One of America's great myths is that the US has always been isolationist, only rarely flexing its muscles beyond its borders.
Not so: in the first half of a two-volume study of American foreign policy, Robert Kagan argues that even in the colonial era Americans restlessly pushed westward.
At every turn, Kagan shows how a policy of aggressive expansion was inextricably linked with liberal democracy. Political leaders of the early republic developed expansionist policies in part because they worried that if they didn't respond to their clamoring constituents—farmers who wanted access to western land, for example—the people might rebel or secede.

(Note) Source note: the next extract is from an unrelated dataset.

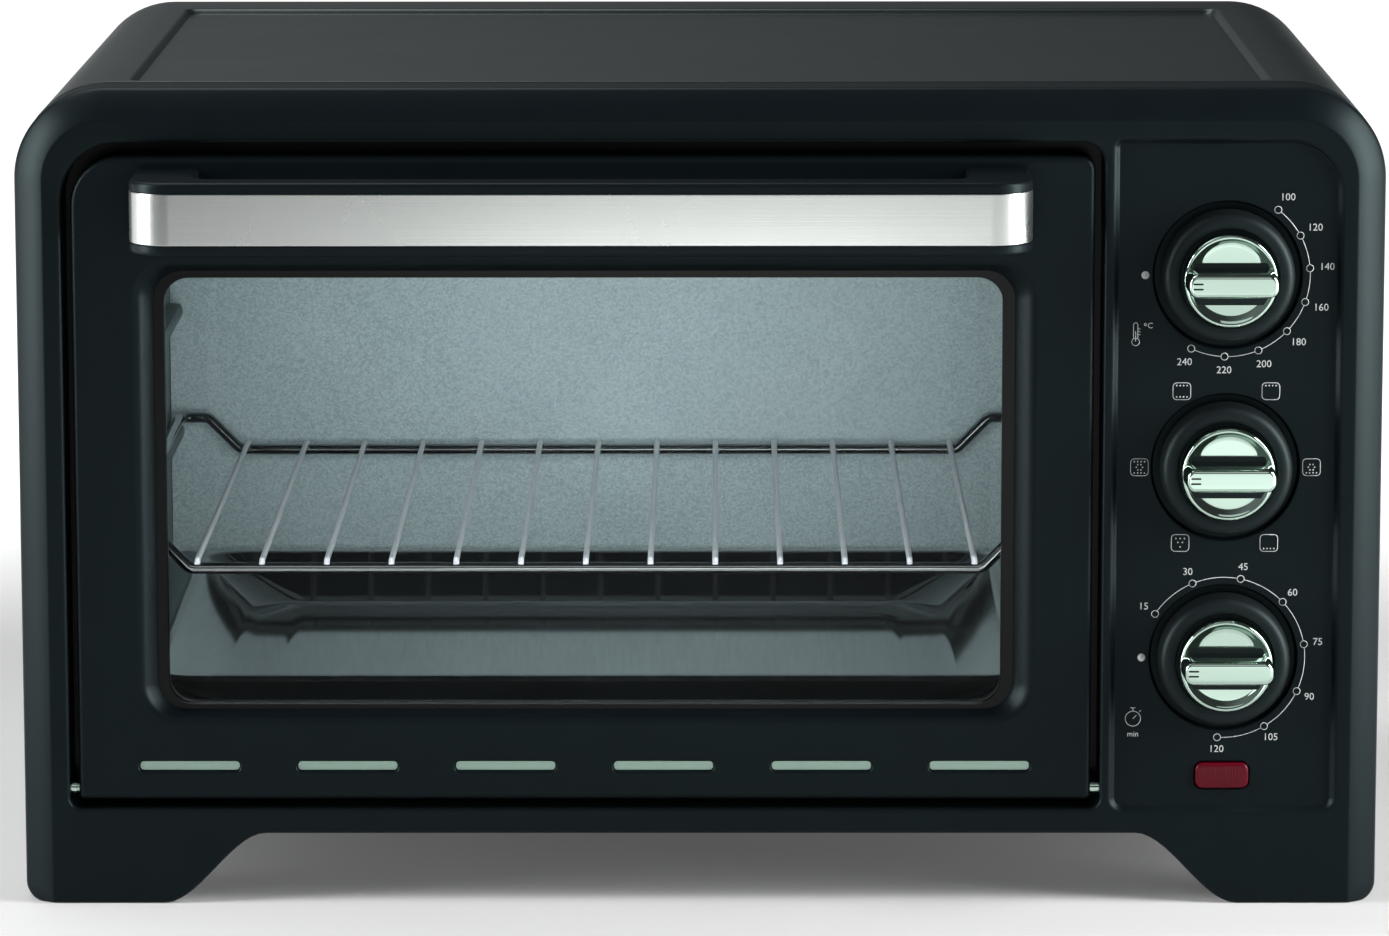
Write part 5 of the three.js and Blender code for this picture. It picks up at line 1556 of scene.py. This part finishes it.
# %% Baking tray
def tray_outline(tray, by, corner, level):
    """Rounded outline in plan at one level, with the depth where a front view has its height."""
    area = Area(tray.x0 + by, tray.x1 - by, tray.d0 + by, tray.d1 - by)
    return [(x, depth, level) for x, depth in rounded(area, (corner,) * 4, 10)]


def baking_tray():
    tray = place("baking_tray")
    top, floor = tray.z1, tray.z0 + SHEET
    inside = [(0.9, 15.6, top - 0.9), (1.4, 15.4, top - 0.3), (2.2, 15.0, top), (4.2, 14.2, top - 0.1),
              (5.2, 13.6, top - 0.7), (6.2, 13.2, top - 2.2), (12, 15, top - 8.5), (20.5, 20, floor + 3.2),
              (22.5, 21, floor + 1.2), (25, 22, floor + 0.25), (28, 22, floor), (40, 20, floor),
              (42, 20, floor + 0.35), (45, 20, floor + 0.9)]
    outside = []
    for by, corner, z in inside:
        out, down = (0.9, 0.7 * SHEET) if z > top - 1 else (0.4, SHEET)
        outside.append((max(0, by - out), corner, max(z - down, tray.z0)))
    shell = Shell()
    inner = shell.loft([tray_outline(tray, *step) for step in inside])
    outer = shell.loft([tray_outline(tray, *step) for step in outside])
    shell.skin(inner[0], outer[0])
    shell.lid(inner[-1])
    shell.lid(outer[-1])
    piece("tray", shell.bm, enamel, "tray", ["baking_tray"], crease=40)


baking_tray()

# %% [markdown]
# ## Door springs
# A coil spring pulls on each stop arm. The coil is a helix of points swept by the *bent rod* tree.

# %% Springs
def door_spring(side):
    node = f"door_spring_{side}"
    spring = place(node)
    wire = 0.6
    radius = (spring.z1 - spring.z0) / 2 - wire
    middle_x, middle_z = (spring.x0 + spring.x1) / 2, (spring.z0 + spring.z1) / 2
    turns, around = 22, 16
    points = []
    for i in range(turns * around + 1):
        turn = 2 * math.pi * i / around
        depth = spring.d0 + wire + (spring.d1 - spring.d0 - 2 * wire) * i / (turns * around)
        points.append((middle_x + radius * math.cos(turn), depth, middle_z + radius * math.sin(turn)))
    mesh = bent_rod([points], wire, sheet_steel, bend=0.1, sides=8, steps=1)
    finished(linked(f"spring_{side}", mesh), frame["nodes"][node]["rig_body"], [node])


door_spring("left")
door_spring("right")

# %% [markdown]
# ## The rear panel
# The back is a painted sheet with slots that let the heat of the switches and the room above the
# liner out. The slots are real openings: each field is a grid of rounded holes in the lid, so the
# edges are clean. A pressed border stiffens the sheet.

# %% Rear panel
def slot_grid(x0, z0, columns, rows_up, pitch, rise, length=22, height=3.2):
    """Outlines of the slots in one field, column by column, from the lower left one on."""
    slots = []
    for column in range(columns):
        for row in range(rows_up):
            x, z = x0 + column * pitch, z0 + row * rise
            slots.append(Area(x - length / 2, x + length / 2, z - height / 2, z + height / 2))
    return slots


REAR = place("rear_panel")
REAR_SLOTS = [*slot_grid(-150, 238, 9, 4, 30, 8), *slot_grid(172, 176, 2, 7, 30, 9),
              *slot_grid(-196, 70, 2, 5, 30, 9)]


def rear_panel():
    shell = Shell()
    area = area_of("rear_panel")
    corners = (0.4, 0.4, 29, 29)
    gland = place("cord_gland")
    hole_z = (gland.z0 + gland.z1) / 2
    level = REAR.d1 - 1.0
    border = [(0, REAR.d1), (-9, REAR.d1), (-10, REAR.d1 - 0.1), (-12.5, level + 0.1), (-13.5, level)]
    back = shell.loft(stack(area, corners, border))
    front = shell.loft(stack(area, corners, [(by, depth - SHEET) for by, depth in border]))
    shell.skin(back[0], front[0])
    holes = [[], []]
    for slot in REAR_SLOTS:
        rings = shell.loft([flat(rounded(slot, (1.5,) * 4, 3), d) for d in (level, level - SHEET)])
        holes[0].append(rings[0])
        holes[1].append(rings[1])
    round_hole = shell.loft([flat(circle(PANEL_X, hole_z, 7.3, 32), d) for d in (level, level - SHEET)])
    shell.lid(back[-1], round_hole[0], *holes[0])
    shell.lid(front[-1], round_hole[1], *holes[1])
    piece("rear_sheet", shell.bm, paint, "chassis", ["rear_panel"], crease=35)


rear_panel()

# %% [markdown]
# ## Screws
# Pan-head screws hold the rear panel and the bottom plate. The head is a small turned dome with a
# round dimple for the driver, and the *rows of copies* tree sets it along each edge with a random
# turn, as screws stand when they have been driven home.

# %% Screws
def screw_head(radius=3.4, height=1.7, axis="Y"):
    """A pan head about the origin that looks along +Y, or down along -Z."""
    bm = bmesh.new()
    sign = 1 if axis == "Y" else -1
    dome = [(0, -1.0), (radius * 0.55, -1.0), (radius * 0.55, 0), (radius, 0), (radius, height * 0.4),
            (radius * 0.9, height * 0.72), (radius * 0.7, height * 0.93), (radius * 0.5, height),
            (radius * 0.42, height * 0.55), (0, height * 0.45)]
    lathe(bm, [(r, sign * h) for r, h in dome], (0, 0, 0), axis, 20)
    return bm


def screws(name, lines, axis, turn):
    meshes = [rows(screw_head(axis=axis), sheet_steel, first, step, count, turn=turn, seed=index)
              for index, (first, step, count) in enumerate(lines)]
    finished(linked(name, joined_mesh(name, meshes)), "chassis")


rear_face = REAR.d1 + 0.02
screws("rear_screws", [
    ((-205, rear_face, REAR.z1 - 5), (136.6, 0, 0), 4),
    ((REAR.x0 + 5, rear_face, 60), (0, 0, 85), 3),
    ((REAR.x1 - 5, rear_face, 60), (0, 0, 85), 3),
    ((-205, rear_face, REAR.z0 + 5), (136.6, 0, 0), 4),
], "Y", (0, math.pi, 0))

# %% [markdown]
# ## The bottom
# The bottom plate has rows of slots where cool air enters. Two rubber feet stand at the back, and
# the bezel's own feet carry the front.

# %% Base plate
BASE = place("base_plate")


def base_sheet():
    shell = Shell()
    plan = Area(BASE.x0, BASE.x1, BASE.d0, BASE.d1)

    def level(outline, z):
        return [(x, depth, z) for x, depth in outline]

    rings = shell.loft([level(rounded(plan, (1,) * 4, 3), z) for z in (BASE.z0, BASE.z1)])
    slots = slot_grid(-160, 90, 9, 5, 40, 32, length=26, height=4)
    holes = [shell.loft([level(rounded(slot, (1.9,) * 4, 3), z) for z in (BASE.z0, BASE.z1)])
             for slot in slots]
    shell.lid(rings[0], *[hole[0] for hole in holes])
    shell.lid(rings[1], *[hole[1] for hole in holes])
    piece("base_sheet", shell.bm, sheet_steel, "chassis", ["base_plate"], crease=35)


def rear_foot(side):
    node = f"rear_foot_{side}"
    foot = place(node)
    centre = ((foot.x0 + foot.x1) / 2, (foot.d0 + foot.d1) / 2, 0)
    radius = 12.0
    profile = [(0, 0.9), (radius - 4, 0.9), (radius - 3.4, 0), (radius - 1.6, 0), (radius - 0.5, 0.5),
               (radius, 1.8), (radius + 0.9, 12), (radius + 0.5, 12.6), (radius + 0.5, 13.4),
               (radius + 1.1, 14), (radius + 2, foot.z1 - 0.5), (radius + 1.6, foot.z1), (0, foot.z1)]
    turned(f"foot_{side}", profile, centre, "Z", 64, rubber, "chassis", node, crease=40)


base_sheet()
rear_foot("left")
rear_foot("right")
base_face = BASE.z0 - 0.02
screws("base_screws", [
    ((-228, 60, base_face), (0, 75, 0), 4),
    ((228, 60, base_face), (0, 75, 0), 4),
], "Z", (0, 0, math.pi))

# %% [markdown]
# ## The cord gland
# The mains lead enters through a moulded rubber bush. No lead is made here, only its entry: a flange
# with a rounded rim, a bore and a short collar.

# %% Gland
def cord_gland():
    gland = place("cord_gland")
    radius = (gland.x1 - gland.x0) / 2
    centre = ((gland.x0 + gland.x1) / 2, 0, (gland.z0 + gland.z1) / 2)
    neck = 7.0
    bore = 3.6
    rear = gland.d1
    seat = REAR.d1 + 0.3
    profile = [(bore, gland.d0), (neck - 0.8, gland.d0), (neck, gland.d0 + 0.8), (neck, seat),
               (radius, seat), (radius, rear - 0.9), (radius - 0.6, rear - 0.3), (radius - 1.6, rear - 0.1),
               (bore + 2.2, rear), (bore + 0.5, rear - 0.3), (bore, rear - 1.0), (bore, gland.d0)]
    turned("gland", profile, centre, "Y", 48, rubber, "chassis", "cord_gland", crease=40)


cord_gland()

# %% [markdown]
# ## Light in the oven
# The liner is lit through the glass. One wide lamp just inside the mouth, which the camera doesn't
# see, throws an even light on the back wall and leaves the side walls darker, and the darker steel of
# those walls adds painted shade to them.

# %% Oven lamp
softbox("oven_lamp", (-0.035, FRONT + 0.022, 0.152), (0.32, 0.20), 0.31,
        target=(-0.035, FRONT + 0.30, 0.118), spread=78, mirrored=False)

Also provocative is Kagan's reading of the Civil War as America's "first experiment in ideological conquest" and nation building in conquered territory. He then follows American expansion through the 19th century, as the U.S. increased its dominance in the western hemisphere and sought, in President Garfield's phrase, to become "the arbiter" of the Pacific.
Kagan may overstate the extent to which contemporary Americans imagine U.S. history to be thoroughly isolationist; it's a straw man that this powerfully persuasive, sophisticated book hardly needs.
Despite its emphasis on "liberal" acquisitiveness and ideological righteousness as the molders of American diplomacy, the deeper theme running through this book has to do with the ways that power does not merely permit but actually defines foreign policy objectives. Kagan acknowledges that, as the United States acquired more power, it simultaneously acquired an "expanding sense of both interests and entitlement." What's more, "as perceived interests expanded, so did perceived threats and the perceived need for even more power to address them." As the nation grew more powerful, its dreams became desires; desires became necessities; necessities became imperatives; and imperatives led to empire -- in the fullest sense of the word. Power, in short, constitutes its own self-feeding perpetual-motion machine that relentlessly drives America's -- or any state's -- international behavior. And when a nation arrives at the point in its history when it believes itself to possess unmatchable power and harbors no doubts about the scope of its interests or the rightness of its cause -- when it represents an "armed doctrine," cocksure and implacable -- what dangers does it court for itself, as well as for others?